[What needs to be done]
Could you output each line of the data that follows exactly?

[Data]
• • • •
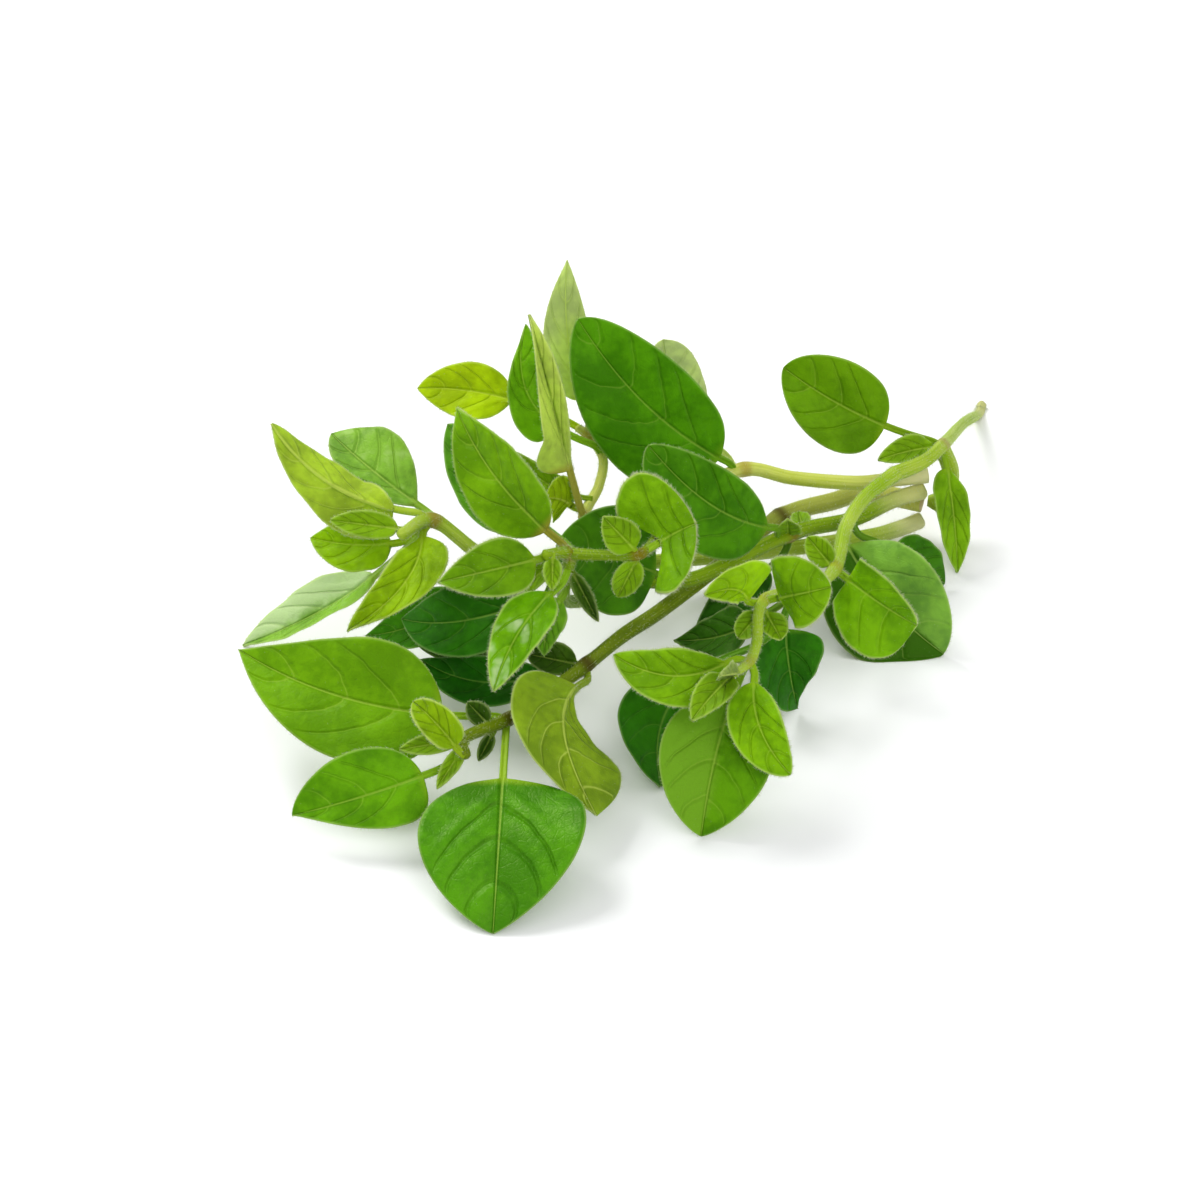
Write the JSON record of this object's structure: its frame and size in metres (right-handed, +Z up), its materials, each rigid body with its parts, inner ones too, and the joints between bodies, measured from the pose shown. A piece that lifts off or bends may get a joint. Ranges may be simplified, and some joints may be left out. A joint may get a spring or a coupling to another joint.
{
  "type": "oregano sprig",
  "caption": "Cut oregano sprig lying on its side: a branched leafy stem with pairs of small pointed oval leaves that rest on the surface.",
  "frame": {"origin": "on the surface that the sprig lies on, under the middle of its box", "axes": "+Z up from the surface; +Y away from the picture's viewer, towards the cut end at the back; +X to the viewer's right"},
  "size_m": [0.1069, 0.1148, 0.0446],
  "materials": {
    "leaf_bluish_green": "satin, finely hairy leaf blade with sunken veins",
    "leaf_deep_green": "satin, finely hairy leaf blade with sunken veins",
    "leaf_fresh_green": "satin, finely hairy leaf blade with sunken veins",
    "leaf_middle_green": "satin, finely hairy leaf blade with sunken veins",
    "leaf_shaded_green": "satin, finely hairy leaf blade with sunken veins",
    "leaf_underside_green": "satin, finely hairy leaf blade with sunken veins",
    "leaf_yellow_green": "satin, finely hairy leaf blade with sunken veins",
    "stem_olive": "fresh stem with short pale hairs",
    "stem_pale": "fresh stem with short pale hairs"
  },
  "bodies": {
    "root": {"leaf_base_drooping": "leaf_middle_green", "leaf_base_left": "leaf_middle_green", "leaf_front_back": "leaf_shaded_green", "leaf_front_broad": "leaf_deep_green", "leaf_front_curled": "leaf_underside_green", "leaf_front_hanging": "leaf_underside_green", "leaf_front_left": "leaf_middle_green", "leaf_front_lower_left": "leaf_middle_green", "leaf_heap_dark": "leaf_shaded_green", "leaf_heap_dark_right": "leaf_shaded_green", "leaf_heap_large": "leaf_deep_green", "leaf_left_bluish": "leaf_bluish_green", "leaf_left_facing": "leaf_yellow_green", "leaf_left_glossy": "leaf_bluish_green", "leaf_left_inner": "leaf_deep_green", "leaf_left_low": "leaf_shaded_green", "leaf_left_pale": "leaf_yellow_green", "leaf_left_tall": "leaf_yellow_green", "leaf_middle_down": "leaf_middle_green", "leaf_middle_left": "leaf_fresh_green", "leaf_middle_low": "leaf_shaded_green", "leaf_middle_tall": "leaf_fresh_green", "leaf_middle_tall_back": "leaf_deep_green", "leaf_middle_under": "leaf_shaded_green", "leaf_near_dark_back": "leaf_shaded_green", "leaf_near_dark_left": "leaf_shaded_green", "leaf_near_dark_right": "leaf_shaded_green", "leaf_near_lower_left": "leaf_fresh_green", "leaf_near_lower_right": "leaf_fresh_green", "leaf_near_table": "leaf_middle_green", "leaf_near_upper_left": "leaf_fresh_green", "leaf_near_upper_right": "leaf_fresh_green", "leaf_right_bluish": "leaf_bluish_green", "leaf_right_far": "leaf_shaded_green", "leaf_right_front": "leaf_fresh_green", "leaf_side_round": "leaf_fresh_green", "leaf_top_behind": "leaf_bluish_green", "leaf_top_dark": "leaf_deep_green", "leaf_top_folded": "leaf_underside_green", "leaf_top_large": "leaf_deep_green", "leaf_top_left": "leaf_yellow_green", "leaf_top_low": "leaf_underside_green", "leaf_top_pale": "leaf_underside_green", "stem_base": "stem_pale", "stem_front": "stem_olive", "stem_left": "stem_pale", "stem_middle": "stem_olive", "stem_right": "stem_pale", "stem_top": "stem_pale"}
  },
  "joints": []
}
• • • •
[Full solution]
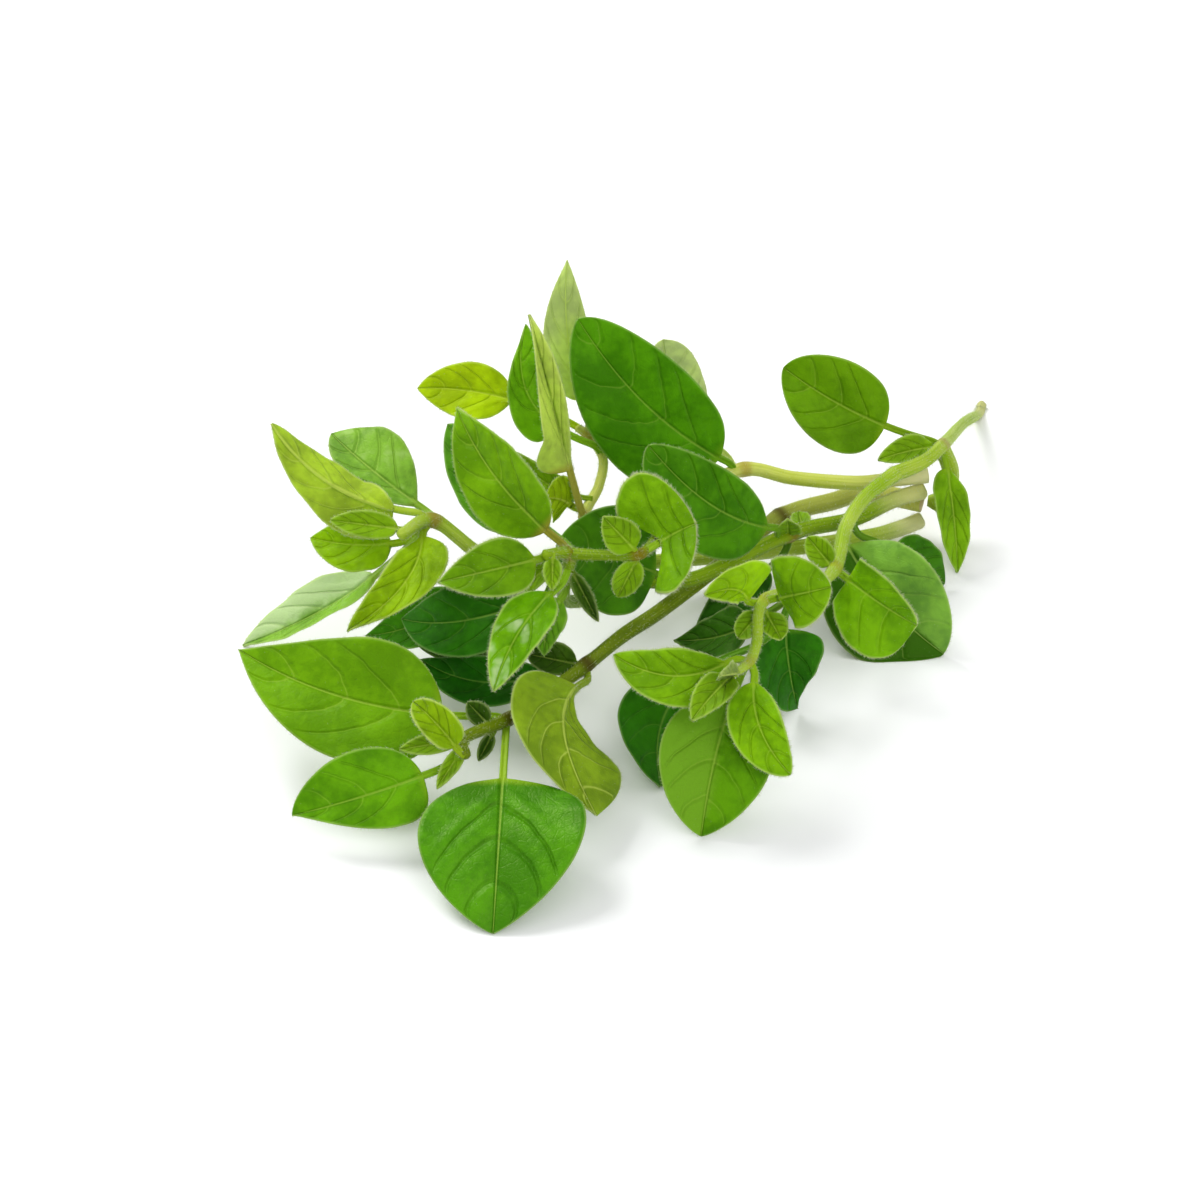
Write the JSON record of this object's structure: its frame and size in metres (right-handed, +Z up), its materials, each rigid body with its parts, inner ones too, and the joints between bodies, measured from the pose shown. A piece that lifts off or bends may get a joint. Ranges may be simplified, and some joints may be left out. A joint may get a spring or a coupling to another joint.
{
  "type": "oregano sprig",
  "caption": "Cut oregano sprig lying on its side: a branched leafy stem with pairs of small pointed oval leaves that rest on the surface.",
  "frame": {"origin": "on the surface that the sprig lies on, under the middle of its box", "axes": "+Z up from the surface; +Y away from the picture's viewer, towards the cut end at the back; +X to the viewer's right"},
  "size_m": [0.1069, 0.1148, 0.0446],
  "materials": {
    "leaf_bluish_green": "satin, finely hairy leaf blade with sunken veins",
    "leaf_deep_green": "satin, finely hairy leaf blade with sunken veins",
    "leaf_fresh_green": "satin, finely hairy leaf blade with sunken veins",
    "leaf_middle_green": "satin, finely hairy leaf blade with sunken veins",
    "leaf_shaded_green": "satin, finely hairy leaf blade with sunken veins",
    "leaf_underside_green": "satin, finely hairy leaf blade with sunken veins",
    "leaf_yellow_green": "satin, finely hairy leaf blade with sunken veins",
    "stem_olive": "fresh stem with short pale hairs",
    "stem_pale": "fresh stem with short pale hairs"
  },
  "bodies": {
    "root": {"leaf_base_drooping": "leaf_middle_green", "leaf_base_left": "leaf_middle_green", "leaf_front_back": "leaf_shaded_green", "leaf_front_broad": "leaf_deep_green", "leaf_front_curled": "leaf_underside_green", "leaf_front_hanging": "leaf_underside_green", "leaf_front_left": "leaf_middle_green", "leaf_front_lower_left": "leaf_middle_green", "leaf_heap_dark": "leaf_shaded_green", "leaf_heap_dark_right": "leaf_shaded_green", "leaf_heap_large": "leaf_deep_green", "leaf_left_bluish": "leaf_bluish_green", "leaf_left_facing": "leaf_yellow_green", "leaf_left_glossy": "leaf_bluish_green", "leaf_left_inner": "leaf_deep_green", "leaf_left_low": "leaf_shaded_green", "leaf_left_pale": "leaf_yellow_green", "leaf_left_tall": "leaf_yellow_green", "leaf_middle_down": "leaf_middle_green", "leaf_middle_left": "leaf_fresh_green", "leaf_middle_low": "leaf_shaded_green", "leaf_middle_tall": "leaf_fresh_green", "leaf_middle_tall_back": "leaf_deep_green", "leaf_middle_under": "leaf_shaded_green", "leaf_near_dark_back": "leaf_shaded_green", "leaf_near_dark_left": "leaf_shaded_green", "leaf_near_dark_right": "leaf_shaded_green", "leaf_near_lower_left": "leaf_fresh_green", "leaf_near_lower_right": "leaf_fresh_green", "leaf_near_table": "leaf_middle_green", "leaf_near_upper_left": "leaf_fresh_green", "leaf_near_upper_right": "leaf_fresh_green", "leaf_right_bluish": "leaf_bluish_green", "leaf_right_far": "leaf_shaded_green", "leaf_right_front": "leaf_fresh_green", "leaf_side_round": "leaf_fresh_green", "leaf_top_behind": "leaf_bluish_green", "leaf_top_dark": "leaf_deep_green", "leaf_top_folded": "leaf_underside_green", "leaf_top_large": "leaf_deep_green", "leaf_top_left": "leaf_yellow_green", "leaf_top_low": "leaf_underside_green", "leaf_top_pale": "leaf_underside_green", "stem_base": "stem_pale", "stem_front": "stem_olive", "stem_left": "stem_pale", "stem_middle": "stem_olive", "stem_right": "stem_pale", "stem_top": "stem_pale"}
  },
  "joints": []
}